2. Performance Analysis

• Performance: The performance of a program is the amount of computer memory and time required to run it. Performance analysis uses analytical methods, while performance measurement involves experiments.
• Time Complexity: The time needed by an algorithm, expressed as a function of the problem size, is the time complexity. The limiting behavior of the complexity as size increases is called the asymptotic time complexity, which determines the size of problems that can be solved.
  • Factors affecting running time include the input, the quality of code generated by the compiler, the nature and speed of the machine's instructions, and the time complexity of the underlying algorithm.
  • The complexity function $f(n)$ depends on the size $n$ and the particular data. Cases include:
    • Best Case: The minimum possible value of $f(n)$.
    • Average Case: The expected value of $f(n)$.
    • Worst Case: The maximum value of $f(n)$ for any possible input.
• Space Complexity: The amount of memory a program needs to run to completion is its space complexity. It has three components:
  • Instruction space: Space to store the compiled program instructions.
  • Data space: Space to store constants, variable values, and dynamically allocated objects.
  • Environment stack space: Space to save information needed to resume partially completed functions.
  • The space requirement $S(P)$ of an algorithm $P$ is $S(P)=c+S_p(I)$, where $c$ is a constant.
• Asymptotic Notations: Notations used to characterize algorithm complexity:
  • Big-OH ($O$): Upper Bound; $f(n) = O(g(n))$ means the growth rate of $f(n)$ is less than or equal to that of $g(n)$.
  • Big-OMEGA ($\Omega$): Lower Bound; $f(n) = \Omega(g(n))$ means the growth rate of $f(n)$ is greater than or equal to that of $g(n)$.
  • Big-THETA ($\Theta$): Same order; $f(n) = \Theta(g(n))$ means the growth rate of $f(n)$ equals that of $g(n)$.
  • Little-OH ($o$): $f(n) = o(g(n))$ means $f(n)$ becomes insignificant relative to $g(n)$ as $n$ approaches infinity.
• Common Computing Times: Common time complexities include $O(1)$, $O(\log_2 n)$, $O(n)$, $O(n \cdot \log_2 n)$, $O(n^2)$, $O(n^3)$, $O(2^n)$, $n!$, and $n^n$.
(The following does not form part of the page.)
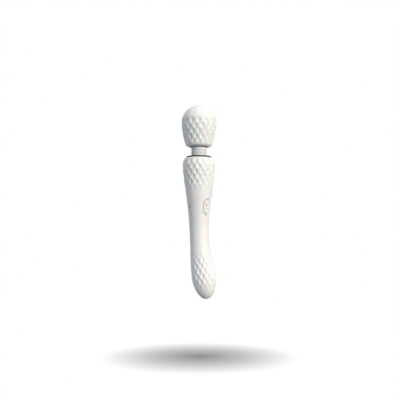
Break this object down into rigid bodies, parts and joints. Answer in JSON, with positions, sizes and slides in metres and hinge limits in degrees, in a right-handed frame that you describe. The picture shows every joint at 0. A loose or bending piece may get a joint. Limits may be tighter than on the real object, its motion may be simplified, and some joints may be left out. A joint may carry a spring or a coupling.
{
  "type": "cordless wand massager",
  "caption": "Cordless hand-held wand massager: round vibrating head on a flexible neck, waisted handle with push buttons and a curved vibrating tail.",
  "frame": {"origin": "on the handle's axis at the middle of the grip", "axes": "+Z along the straight part of the handle, head up; -Y out of the buttons and towards the tail's curve; -X out of the charging hole"},
  "size_m": [0.0424, 0.0444, 0.234],
  "materials": {
    "silicone_white": "matt silicone",
    "neck_grey": "matt soft-touch rubber",
    "trim_black": "satin moulded",
    "casing_white": "moulded, fine texture",
    "holder_grey": "matt rubber",
    "steel": "plated",
    "brass": "machined",
    "board_green": "solder mask",
    "chip_black": "moulded",
    "lamp_green": "clear moulded",
    "cell_blue": "shrink sleeve",
    "lead_red": "insulated wire",
    "lead_black": "insulated wire"
  },
  "bodies": {
    "handle": {"handle_skin": "silicone_white", "handle_shell_left": "casing_white", "handle_shell_right": "casing_white", "handle_screw_1": "steel", "handle_screw_2": "steel", "handle_screw_3": "steel", "handle_screw_4": "steel", "shoulder_ring": "trim_black", "neck_lower_collar": "holder_grey", "neck_sleeve_lower": "neck_grey", "button_pad": "silicone_white", "circuit_board": "board_green", "control_chip": "chip_black", "charge_led": "lamp_green", "upper_switch_housing": "steel", "lower_switch_housing": "steel", "charge_socket": "chip_black", "charge_contact_pin": "brass", "battery_cell": "cell_blue", "battery_holder": "holder_grey", "tail_motor_can": "steel", "tail_motor_holder": "holder_grey", "head_lead_lower": "lead_black", "tail_lead": "lead_black", "battery_lead_red": "lead_red", "battery_lead_black": "lead_black", "charge_lead": "lead_red"},
    "neck_middle": {"neck_mid_ring": "neck_grey", "neck_core": "holder_grey", "head_lead_middle": "lead_black"},
    "head": {"head_skin": "silicone_white", "head_trim_ring": "trim_black", "head_cup_upper": "casing_white", "head_cup_lower": "casing_white", "head_screw_1": "steel", "head_screw_2": "steel", "head_screw_3": "steel", "head_motor_can": "steel", "head_motor_holder": "holder_grey", "neck_upper_collar": "holder_grey", "neck_sleeve_upper": "neck_grey", "head_lead_upper": "lead_black"},
    "head_rotor": {"head_motor_shaft": "steel", "head_eccentric_weight": "brass"},
    "tail_rotor": {"tail_motor_shaft": "steel", "tail_eccentric_weight": "brass"},
    "power_key": {"power_button": "silicone_white", "upper_switch_plunger": "trim_black"},
    "mode_key": {"mode_button": "silicone_white", "lower_switch_plunger": "trim_black"}
  },
  "joints": [
    {"name": "neck_pitch", "type": "hinge", "parent": "handle", "child": "neck_middle", "pos_m": [0, 0, 0.0909], "axis": [1, 0, 0], "range_deg": [-15, 15], "stiffness_Nm_per_rad": 2.5, "deforming": ["neck_sleeve_lower"]},
    {"name": "neck_roll", "type": "hinge", "parent": "neck_middle", "child": "head", "pos_m": [0, 0, 0.0952], "axis": [0, 1, 0], "range_deg": [-15, 15], "stiffness_Nm_per_rad": 2.5, "deforming": ["neck_sleeve_upper"]},
    {"name": "head_motor_spin", "type": "hinge", "parent": "head", "child": "head_rotor", "pos_m": [0, 0, 0.13], "axis": [0, 0, 1], "continuous": true},
    {"name": "tail_motor_spin", "type": "hinge", "parent": "handle", "child": "tail_rotor", "pos_m": [0, -0.01058, -0.06908], "axis": [0, 0.2105, 0.9776], "continuous": true},
    {"name": "power_press", "type": "slide", "parent": "handle", "child": "power_key", "axis": [0, 0.9945, 0.1045], "range_m": [0, 0.0005], "stiffness_N_per_m": 3000},
    {"name": "mode_press", "type": "slide", "parent": "handle", "child": "mode_key", "axis": [0, 0.9945, 0.1045], "range_m": [0, 0.0005], "stiffness_N_per_m": 3000}
  ]
}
3. Divide and Conquer Technique

• General Method: Divide and Conquer is a design strategy that often leads to a large improvement in time complexity, for example, from $O(n^2)$ to $O(n \log n)$ for sorting. The strategy involves three steps:
  1. Divide: Divide the problem instance into two or more smaller instances of the same problem.
  2. Conquer: Solve the smaller instances recursively. The recursion stops when an instance is too small to divide.
  3. Combine: Assemble the solutions to form a solution for the original instance (patching together the answers).
• Control Abstraction DANDC(P): The time complexity $T(n)$ for a problem of size $n$, assuming the two sub-problems are approximately equal in size, is given by $T(n) = 2T(n/2) + f(n)$ for $n$ not small, where $f(n)$ is the time for Divide and Combine.

4. Specific Algorithms using Divide and Conquer

• Binary Search (BinSrch):
  • Used to find an element 'x' in an ordered array $x_1 < x_2 < ... < x_n$.
  • It repeatedly jumps into the middle of the un-searched portion of the file, comparing 'x' with $a[mid]$, eliminating roughly half the un-searched portion with each unsuccessful comparison.
  • The worst-case complexity is about $\log_2 n$.
  • The time complexity for a successful search is $O(\log n)$ (Worst Case $\Theta(\log n)$, Average Case $\Theta(\log n)$, Best Case $\Theta(1)$).
  • The time complexity for an unsuccessful search is $\Theta(\log n)$ (best, average, and worst).
  • The worst-case time complexity $w(n)$ for $n=2^k-1$ is $w(n) = \log_2(n+1) = O(\log n)$.
• Merge Sort (MERGESORT):
  • A classic example of divide and conquer.
  • It recursively sorts the left and right halves of an array separately and then merges them.
  • The fundamental operation is merging two sorted lists, which requires linear extra memory.
  • The time complexity in the best case, worst case, and average case is $O(n \log n)$.
  • The recurrence relation for time complexity, assuming $n=2^k$, is $T(n)=2T(n/2)+n$, which solves to $T(n) = O(n \log n)$.
• Strassen's Matrix Multiplication:
  • A dramatic example of divide and conquer for multiplying two $n \times n$ matrices.
  • The standard algorithm requires $n^3$ scalar multiplications, leading to $T(n) = O(n^3)$.
  • Strassen's algorithm requires only seven $(n/2) \times (n/2)$ matrix multiplications and eighteen $(n/2) \times (n/2)$ matrix additions/subtractions.
  • The recurrence relation for the number of scalar multiplications is $T(n) = 7T(n/2)$, which solves to $T(n) = O(n^{\log_2 7}) = O(n^{2.81})$, making it asymptotically more efficient than the standard algorithm.
• Quick Sort (QuickSort):
• Improves the $O(n^2)$ behavior of simple insertion sort (SIS) with an expected performance of $O(n \log n)$.
• It partitions the array by rearranging it into two groups: elements less than a chosen pivot element and elements greater than or equal to the pivot.
• The same partitioning is recursively applied to the two subsets.
• The Partition() function uses two pointers 'i' and 'j' to find the pivot's proper position.
• The running time is given by the recurrence relation $T(n)=T(i)+T(n-i-1)+C \cdot n$, where $i$ is the number of elements in the first subset $S_1$.
• Worst Case Analysis: Occurs when the pivot is the smallest element all the time (i=0), leading to $T(n) = T(n-1) + C \cdot n$, which solves to $O(n^2)$.
• Average Case Analysis: The average case complexity is $T(n) = O(n \log n)$.